India Burning
In the wake of British colonialism, India was founded as a pluralistic society. But that vision is in doubt.
Narendra Modi became India’s prime minister in 2014, promising economic growth and a respite from the corrupt and calcified Congress Party. But the Hindu nationalism of Modi and his party, the BJP, has hardened along with their will to govern. Modi’s administration has stifled the media, jailed opponents, taken over almost every democratic institution and adopted policies that are openly hostile to Muslims. Modi has also inflamed tensions in the troubled region of Kashmir. And in the past few months, his government’s resistance to scientific evidence has led to a terrible surge in covid infections and deaths. Where did Modi come from? And can he be stopped? This time on the show, a historian and two journalists give Will and Siva some answers.
As Hunter College historian Manu Bhagavan explains, India was founded on a pluralistic vision promoted by the likes of Mahatma Gandhi and his pupil, Jawaharlal Nehru — who became the country’s first prime minister. On August 14, 1947, the eve of Indian independence, Nehru addressed the constituent assembly in Delhi and urged its members to draft an institutional framework that would make the new nation a beacon to the world. For the most part, they did.
But the forces of far-right Hindu nationalism have long been lurking in the wings, eager to capitalize on inter-religious strife that had been stoked earlier under British rule. Indeed, a Hindu nationalist assassinated Gandhi not long after Nehru’s historic speech. But perhaps most significant, Bhagavan says, has been the failure of the Congress Party, which ruled through much of the 20th century, to overcome its own weaknesses: cronyism, corruption and blind dedication to Nehru’s descendants.

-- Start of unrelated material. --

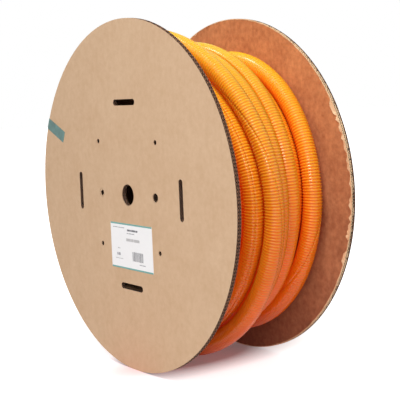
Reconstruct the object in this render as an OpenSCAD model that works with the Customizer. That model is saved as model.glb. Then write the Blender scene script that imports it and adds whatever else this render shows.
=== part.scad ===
// Reel of slit corrugated conduit: two fluted-board flanges on a paperboard drum,
// wound with flexible conduit. The reel's axis is X and it stands on its rims, so
// Z = 0 is the floor under them. The labelled flange faces -X. Millimetres.

/* [Flanges] */
// Diameter of each flange
flange_d = 710; // [600:1:800]
// Thickness of the flange board
board_t = 9; // [6:0.5:12]
// Width of the reel over both flanges
reel_w = 286; // [270:1:320]
// Distance from one flute of the board to the next
flute_pitch = 6.4; // [6:0.2:9]
// Thickness of the board's three flat liners
liner_t = 0.7; // [0.5:0.1:0.8]
// Thickness of the two fluted sheets between the liners
medium_t = 0.6; // [0.5:0.1:0.7]
// Distance from the axis within which the board is taken as solid
core_r = 230; // [210:5:240]

/* [Holes in each flange] */
// Diameter of the arbor hole
arbor_d = 44; // [38:0.5:52]
// Length of each of the four slots over the drum's wall
slot_len = 80; // [60:1:90]
// Width of each slot
slot_w = 12.5; // [8:0.5:13]
// Distance from the axis to the middle of each slot
slot_r = 187; // [182:1:188]
// Diameter of the four tie holes
tie_hole_d = 10; // [6:0.5:14]
// Distance from the axis to each tie hole
tie_hole_r = 152; // [145:1:160]
// Diameter of the two drive holes beside the arbor hole
drive_hole_d = 20; // [14:0.5:22]
// Distance from the axis to each drive hole
drive_hole_r = 100; // [85:1:115]

/* [Drum] */
// Outer diameter of the paperboard drum
drum_d = 402; // [400:1:406]
// Wall of the drum
drum_wall = 5; // [3:0.5:5.5]

/* [Conduit] */
// Outer diameter of the conduit
conduit_od = 38; // [36:0.5:38]
// Places along the axis of the turns in the first layer, on the drum
first_x = [-115, -77, -38, 8, 54, 104]; // [-115:1:115]
// Places of the turns in the second layer
second_x = [-101, -64, -14, 32, 78]; // [-115:1:115]
// Places of the turns in the third layer
third_x = [-42, 11, 54, 100]; // [-115:1:115]
// Place of the last turn, which lies on the first one of the third layer
last_x = -28; // [-60:1:-20]

/* [Label and tape] */
// Length of the paper label
label_len = 154; // [120:1:160]
// Height of the paper label
label_h = 93; // [80:1:110]
// Sideways place of the label's centre
label_y = -5; // [-30:1:10]
// Drop of the label's centre below the axis
label_drop = 105; // [95:1:110]
// Thickness of the label and the tape
film_t = 0.4; // [0.3:0.1:0.8]
// Width of the tape strip at the rim
tape_w = 25; // [18:1:38]
// Length of the tape strip on the flange's face
tape_len = 76; // [50:1:100]
// Angle of the tape strip above the horizontal
tape_angle = 24; // [10:1:40]

/* [Hidden] */
$fn = 96;
axis_z = flange_d / 2;
inner_half = reel_w / 2 - board_t;
tube_r = conduit_od / 2;
// turns that lie on each other press in a little
seat = conduit_od - 0.4;
// turns a little apart, so that each layer sinks into the one under it
turn_pitch = 43.8;
layer_step = sqrt(seat * seat - turn_pitch * turn_pitch / 4);
first_r = drum_d / 2 + tube_r;
second_r = first_r + layer_step;
third_r = second_r + layer_step;
last_r = third_r + sqrt(seat * seat - pow(last_x - third_x[0], 2));
ply = (board_t - 3 * liner_t) / 2;
flute_rows = floor(flange_d / 2 / flute_pitch);

// A round bar along X through the reel's axis, from x0 to x1
module x_bar(d, x0, x1) {
    translate([x0, 0, axis_z]) rotate([0, 90, 0]) cylinder(d = d, h = x1 - x0);
}

// The outline of one slot, its length across the radius
module slot_outline() {
    for (side = [-1, 1]) translate([0, side * (slot_len - slot_w) / 2]) circle(d = slot_w);
    square([slot_w, slot_len - slot_w], center = true);
}

// The outline of a flange: Y of the reel runs along its x, Z along its y
module flange_outline() {
    difference() {
        circle(d = flange_d, $fn = 180);
        circle(d = arbor_d);
        for (a = [0 : 90 : 270]) {
            rotate(a) translate([slot_r, 0]) slot_outline();
            rotate(a + 45) translate([tie_hole_r, 0]) circle(d = tie_hole_d);
        }
        for (side = [-1, 1]) translate([side * drive_hole_r, 0]) circle(d = drive_hole_d);
    }
}

// The hollow cell between a liner and one wave of the fluted sheet, its wide side to -x
module flute_cell() {
    wide = flute_pitch * 0.75 - medium_t;
    slim = flute_pitch * 0.25 - medium_t / 2;
    depth = ply - medium_t;
    polygon([[0, -wide / 2], [depth, -slim / 2], [depth, slim / 2], [0, wide / 2]]);
}

// The cells on both sides of both fluted sheets: the board's thickness along x
module flute_cells() {
    for (p = [0, 1], i = [-flute_rows : flute_rows]) {
        translate([liner_t + p * (ply + liner_t), i * flute_pitch]) flute_cell();
        translate([(1 + p) * (ply + liner_t), (i + 0.5) * flute_pitch]) mirror([1, 0]) flute_cell();
    }
}

// Double-wall board: its flutes run level, along Y, and open at the rim
module flange(x0) {
    color("#cfae8b") difference() {
        translate([x0, 0, axis_z]) rotate([90, 0, 90]) linear_extrude(board_t) flange_outline();
        difference() {
            translate([x0, flange_d / 2 + 1, axis_z]) rotate([90, 0, 0])
                linear_extrude(flange_d + 2) flute_cells();
            x_bar(2 * core_r, x0 - 1, x0 + board_t + 1);
        }
    }
}

module flange_near() {
    flange(-reel_w / 2);
}

module flange_far() {
    flange(inner_half);
}

module drum() {
    color("#a97c55") difference() {
        x_bar(drum_d, -inner_half, inner_half);
        x_bar(drum_d - 2 * drum_wall, -inner_half - 1, inner_half + 1);
    }
}

// One layer of turns in the winding's section
module turns(r, places) {
    for (x = places) translate([r, x]) circle(r = tube_r);
}

// What a layer's turns close off between them, from r0 out to r1
module closed_off(r0, r1, places) {
    translate([r0, min(places)]) square([r1 - r0, max(places) - min(places)]);
}

// The winding's section: radius along x, the reel's axis along y
module winding_section() {
    closed_off(drum_d / 2, first_r, first_x);
    turns(first_r, first_x);
    closed_off(first_r, second_r, second_x);
    turns(second_r, second_x);
    turns(third_r, third_x);
    turns(last_r, [last_x]);
}

module conduit() {
    color("#f08a24")
        translate([0, 0, axis_z]) rotate([0, 90, 0]) rotate_extrude($fn = 180) winding_section();
}

module label() {
    color("#f4f4f2")
        translate([-reel_w / 2 - film_t, label_y - label_len / 2, axis_z - label_drop - label_h / 2])
            cube([film_t, label_len, label_h]);
}

// The tape lies on the near flange's face and folds over its rim
module tape() {
    color("#3d9a8b") translate([0, 0, axis_z]) rotate([tape_angle, 0, 0]) {
        translate([-reel_w / 2 - film_t, flange_d / 2 - tape_len, -tape_w / 2])
            cube([film_t, tape_len + film_t / 2, tape_w]);
        intersection() {
            translate([-reel_w / 2 - film_t, 0, 0]) rotate([0, 90, 0]) difference() {
                cylinder(d = flange_d + 2 * film_t, h = board_t + film_t, $fn = 180);
                translate([0, 0, -1]) cylinder(d = flange_d, h = board_t + film_t + 2, $fn = 180);
            }
            translate([-reel_w / 2 - film_t, flange_d / 4, -tape_w / 2])
                cube([board_t + film_t, flange_d / 2, tape_w]);
        }
    }
}

flange_near();
flange_far();
drum();
conduit();
label();
tape();
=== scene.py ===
"""A reel of slit corrugated conduit: two flanges of fluted board, a drum and the winding.

Metres, in the frame of the CAD model: the reel's axis is X, the labelled flange faces -X,
the reel stands on its rims and the floor is Z = 0.
"""
import math

import bpy
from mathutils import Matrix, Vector


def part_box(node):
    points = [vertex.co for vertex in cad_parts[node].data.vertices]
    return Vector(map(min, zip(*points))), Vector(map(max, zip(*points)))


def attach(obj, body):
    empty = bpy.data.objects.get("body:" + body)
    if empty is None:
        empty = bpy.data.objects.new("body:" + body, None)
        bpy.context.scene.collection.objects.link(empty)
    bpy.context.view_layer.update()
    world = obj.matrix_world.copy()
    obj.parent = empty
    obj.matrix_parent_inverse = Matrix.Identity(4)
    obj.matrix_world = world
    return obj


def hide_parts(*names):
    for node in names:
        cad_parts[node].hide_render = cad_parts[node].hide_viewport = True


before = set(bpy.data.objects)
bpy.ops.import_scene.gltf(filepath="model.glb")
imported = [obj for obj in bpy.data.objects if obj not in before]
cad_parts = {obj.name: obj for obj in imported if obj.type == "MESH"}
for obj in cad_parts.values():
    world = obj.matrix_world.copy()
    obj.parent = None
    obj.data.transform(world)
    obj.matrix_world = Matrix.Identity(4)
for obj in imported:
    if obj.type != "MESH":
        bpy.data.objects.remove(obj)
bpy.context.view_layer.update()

MM = 0.001
flange_low, flange_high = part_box("flange_near")
far_low, far_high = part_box("flange_far")
label_low, label_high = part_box("label")
RIM = (flange_high[1] - flange_low[1]) / 2
AXIS_Z = flange_low[2] + RIM
BOARD = flange_high[0] - flange_low[0]
HALF_WIDTH = far_high[0]

# The double-wall board of the flanges, as it is cut
LINER = 0.7 * MM
FLUTED_SHEET = 0.6 * MM
PLY = (BOARD - 3 * LINER) / 2    # from one liner to the next
FLUTE_PITCH = 6.4 * MM
SHEET_HALF = FLUTED_SHEET * 0.62    # half the width that a fluted sheet shows in the edges
FACE_PAPER = 0.12 * MM    # how deep the look of the faces reaches into the edges

# The flanges' round holes: angle from +Y towards +Z, distance from the axis and diameter in
# mm, and how far the torn paper at the edge reaches in, as a share of the radius
TORN_HOLES = (
    (0, 100, 20, 0.42), (180, 100, 20, 0.20),
    (45, 152, 10, 0.18), (135, 152, 10, 0.15), (225, 152, 10, 0.2), (315, 152, 10, 0.15),
    (0, 0, 44, 0.05),
)
TORN_DEPTH = 0.55 * MM    # of the torn paper, under the flange's outer face
TORN_GRIP = 0.4 * MM      # how far it reaches into the board around the hole
TORN_THICK = 0.3 * MM
STAYS_FLAT = 0.25         # the share of the raggedness that is left across the paper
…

Picking up where Bhagavan leaves off, columnist Kapil Komireddi and investigative journalist Vidya Krishnan, lament how Modi has consolidated power, but also what he has failed to do — address profound inequities and control the pandemic. Krishnan says the uneven effects of the virus underscore the country’s deep divisions: India is home to some of the wealthiest people in the world as well as some 220 million people living in poverty. And while the virus is not bound by class or caste, the poor lack equal access to medical resources and have been dying in disproportionate numbers. Komireddi, meanwhile, assesses what it will take to oust Modi: a revitalization of the political opposition, for one — but also a reckoning in the BJP rank-and-file with what its governing coalition has wrought.